How sample size affects confidence
Sample size does not change the meaning of correlation directly, but it strongly affects stability. A correlation of 0.65 based on eight observations is far less convincing than the same value based on eight hundred observations. Larger samples reduce random noise and make your estimate more reliable. In operational analytics, this is one reason teams track dependence over time rather than from a single small snapshot.
Dependence in applied fields
In public health, researchers assess relationships among age, exposure, and outcomes. In economics, analysts study wage dependence on education, experience, and region. In manufacturing, engineers test whether settings such as pressure, heat, or feed rate predict quality measures. In digital marketing, teams examine the dependence of clicks, conversions, and revenue on bid changes or campaign intensity. The same statistical logic applies across domains: pair observations correctly, choose the right dependence measure, visualize the pattern, and interpret with caution.
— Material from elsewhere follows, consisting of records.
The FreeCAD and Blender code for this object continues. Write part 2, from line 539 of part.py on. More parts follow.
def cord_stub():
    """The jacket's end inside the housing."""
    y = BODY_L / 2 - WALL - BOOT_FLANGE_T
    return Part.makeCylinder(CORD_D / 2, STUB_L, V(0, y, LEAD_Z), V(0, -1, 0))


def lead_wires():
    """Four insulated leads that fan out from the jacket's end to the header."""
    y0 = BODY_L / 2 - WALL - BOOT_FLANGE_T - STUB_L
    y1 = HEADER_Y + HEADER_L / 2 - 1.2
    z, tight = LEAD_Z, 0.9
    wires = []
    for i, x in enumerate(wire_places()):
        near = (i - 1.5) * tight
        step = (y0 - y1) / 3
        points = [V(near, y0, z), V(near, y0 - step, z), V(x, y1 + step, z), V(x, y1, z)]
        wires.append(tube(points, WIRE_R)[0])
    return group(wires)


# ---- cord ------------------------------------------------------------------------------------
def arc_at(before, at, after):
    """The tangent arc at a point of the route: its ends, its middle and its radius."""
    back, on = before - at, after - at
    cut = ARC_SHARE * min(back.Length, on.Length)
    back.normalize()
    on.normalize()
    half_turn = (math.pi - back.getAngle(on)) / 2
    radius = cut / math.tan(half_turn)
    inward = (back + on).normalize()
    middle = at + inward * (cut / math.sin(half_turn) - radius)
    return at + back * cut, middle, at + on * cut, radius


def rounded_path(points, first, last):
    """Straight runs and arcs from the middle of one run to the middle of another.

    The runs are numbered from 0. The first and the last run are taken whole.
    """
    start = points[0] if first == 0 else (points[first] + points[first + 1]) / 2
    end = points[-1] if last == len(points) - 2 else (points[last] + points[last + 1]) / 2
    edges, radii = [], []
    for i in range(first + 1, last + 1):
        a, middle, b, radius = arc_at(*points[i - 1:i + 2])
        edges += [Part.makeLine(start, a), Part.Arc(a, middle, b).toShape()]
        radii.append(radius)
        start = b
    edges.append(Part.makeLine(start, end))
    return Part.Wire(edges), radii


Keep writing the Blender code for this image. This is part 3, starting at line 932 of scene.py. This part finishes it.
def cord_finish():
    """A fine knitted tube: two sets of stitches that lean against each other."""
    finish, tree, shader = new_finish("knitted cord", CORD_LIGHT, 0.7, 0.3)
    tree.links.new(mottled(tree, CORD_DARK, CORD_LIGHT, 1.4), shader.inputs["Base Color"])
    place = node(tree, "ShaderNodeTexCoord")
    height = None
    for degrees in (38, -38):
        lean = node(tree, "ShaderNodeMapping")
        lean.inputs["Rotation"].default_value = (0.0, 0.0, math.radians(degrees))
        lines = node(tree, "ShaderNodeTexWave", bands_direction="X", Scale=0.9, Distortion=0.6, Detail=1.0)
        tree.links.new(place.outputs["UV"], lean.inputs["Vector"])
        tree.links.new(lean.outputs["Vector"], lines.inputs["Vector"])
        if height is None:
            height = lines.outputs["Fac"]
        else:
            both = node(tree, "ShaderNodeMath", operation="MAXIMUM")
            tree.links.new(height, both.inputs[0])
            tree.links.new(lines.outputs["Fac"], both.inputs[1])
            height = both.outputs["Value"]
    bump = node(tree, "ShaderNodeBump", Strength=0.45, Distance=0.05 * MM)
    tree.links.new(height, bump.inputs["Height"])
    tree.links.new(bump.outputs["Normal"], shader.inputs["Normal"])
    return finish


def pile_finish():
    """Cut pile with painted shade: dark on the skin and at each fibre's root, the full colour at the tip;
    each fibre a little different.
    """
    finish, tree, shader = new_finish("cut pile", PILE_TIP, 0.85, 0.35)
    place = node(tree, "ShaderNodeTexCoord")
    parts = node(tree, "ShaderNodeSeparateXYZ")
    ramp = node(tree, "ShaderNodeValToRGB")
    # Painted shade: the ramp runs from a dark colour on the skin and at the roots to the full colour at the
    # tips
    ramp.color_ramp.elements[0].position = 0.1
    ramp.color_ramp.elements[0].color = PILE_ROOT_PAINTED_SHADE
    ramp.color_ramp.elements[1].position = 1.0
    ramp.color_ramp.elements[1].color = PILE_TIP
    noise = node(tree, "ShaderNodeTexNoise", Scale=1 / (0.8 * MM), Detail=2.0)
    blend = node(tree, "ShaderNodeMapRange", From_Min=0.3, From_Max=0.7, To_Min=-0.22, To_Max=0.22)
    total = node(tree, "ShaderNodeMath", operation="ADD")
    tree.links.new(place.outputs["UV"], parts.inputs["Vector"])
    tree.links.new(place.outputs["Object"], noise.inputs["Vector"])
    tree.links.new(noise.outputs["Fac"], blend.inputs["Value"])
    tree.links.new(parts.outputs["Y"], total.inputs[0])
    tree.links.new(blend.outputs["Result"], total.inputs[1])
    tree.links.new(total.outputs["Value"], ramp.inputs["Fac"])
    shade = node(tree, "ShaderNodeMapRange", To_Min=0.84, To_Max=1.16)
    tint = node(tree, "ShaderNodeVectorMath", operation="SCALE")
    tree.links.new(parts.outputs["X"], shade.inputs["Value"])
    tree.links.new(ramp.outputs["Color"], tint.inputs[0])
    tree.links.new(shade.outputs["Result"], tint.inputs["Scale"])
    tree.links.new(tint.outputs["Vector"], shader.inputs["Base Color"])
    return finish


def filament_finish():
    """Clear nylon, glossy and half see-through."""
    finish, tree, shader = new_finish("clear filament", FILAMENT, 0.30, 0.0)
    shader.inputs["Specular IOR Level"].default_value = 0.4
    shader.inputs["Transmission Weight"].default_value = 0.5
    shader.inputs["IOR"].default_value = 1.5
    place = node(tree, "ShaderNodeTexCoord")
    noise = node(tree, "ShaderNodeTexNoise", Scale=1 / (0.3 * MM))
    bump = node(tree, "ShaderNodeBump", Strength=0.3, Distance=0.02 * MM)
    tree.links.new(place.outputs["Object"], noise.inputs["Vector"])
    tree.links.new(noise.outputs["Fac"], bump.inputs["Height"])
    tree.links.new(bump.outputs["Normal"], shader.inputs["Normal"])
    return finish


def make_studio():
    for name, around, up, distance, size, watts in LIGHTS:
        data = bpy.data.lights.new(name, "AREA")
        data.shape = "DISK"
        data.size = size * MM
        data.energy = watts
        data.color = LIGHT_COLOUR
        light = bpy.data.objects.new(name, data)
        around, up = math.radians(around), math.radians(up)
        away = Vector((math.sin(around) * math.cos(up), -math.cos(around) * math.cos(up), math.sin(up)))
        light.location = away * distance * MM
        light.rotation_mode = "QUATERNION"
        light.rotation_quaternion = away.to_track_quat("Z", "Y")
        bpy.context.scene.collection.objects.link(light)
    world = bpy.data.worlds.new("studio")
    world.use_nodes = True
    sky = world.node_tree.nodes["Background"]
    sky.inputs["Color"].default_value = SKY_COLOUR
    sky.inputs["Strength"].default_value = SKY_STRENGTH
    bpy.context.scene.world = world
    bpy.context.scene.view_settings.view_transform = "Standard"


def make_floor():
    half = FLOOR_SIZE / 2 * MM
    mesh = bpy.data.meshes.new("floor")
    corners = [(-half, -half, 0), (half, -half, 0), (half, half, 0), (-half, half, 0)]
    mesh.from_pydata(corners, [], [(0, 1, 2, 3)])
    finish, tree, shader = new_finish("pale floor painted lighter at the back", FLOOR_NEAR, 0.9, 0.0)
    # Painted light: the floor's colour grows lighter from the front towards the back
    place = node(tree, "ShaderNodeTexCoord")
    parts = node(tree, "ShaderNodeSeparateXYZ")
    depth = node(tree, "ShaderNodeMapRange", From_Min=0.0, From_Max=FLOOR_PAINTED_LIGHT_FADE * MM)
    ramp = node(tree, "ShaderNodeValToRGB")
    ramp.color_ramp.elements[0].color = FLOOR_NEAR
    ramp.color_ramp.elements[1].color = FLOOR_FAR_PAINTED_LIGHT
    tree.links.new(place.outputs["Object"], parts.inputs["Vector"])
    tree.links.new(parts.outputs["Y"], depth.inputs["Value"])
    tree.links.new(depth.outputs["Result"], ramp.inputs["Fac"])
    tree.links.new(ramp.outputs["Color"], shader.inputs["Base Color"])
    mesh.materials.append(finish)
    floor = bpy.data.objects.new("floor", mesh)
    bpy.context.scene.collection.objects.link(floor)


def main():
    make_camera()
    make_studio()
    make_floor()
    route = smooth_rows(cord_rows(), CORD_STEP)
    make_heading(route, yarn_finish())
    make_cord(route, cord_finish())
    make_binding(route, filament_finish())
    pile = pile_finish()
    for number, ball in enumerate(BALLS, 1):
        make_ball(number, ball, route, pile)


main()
Authoritative resources for deeper study
If you want to learn more from primary sources, these references are especially useful:
- NIST Engineering Statistics Handbook
- U.S. Bureau of Labor Statistics: Earnings and education
- U.S. Energy Information Administration: Electricity use and demand patterns
Final takeaway
To calculate dependence of variables well, you need more than a formula. You need suitable data, the right statistic, a chart that reveals structure, and enough subject matter awareness to avoid false conclusions. Pearson correlation tells you about linear strength and direction. Spearman tells you whether rank order moves together. Regression tells you how to estimate and explain one variable from another. Used together, these tools provide a practical and rigorous framework for turning paired data into insight.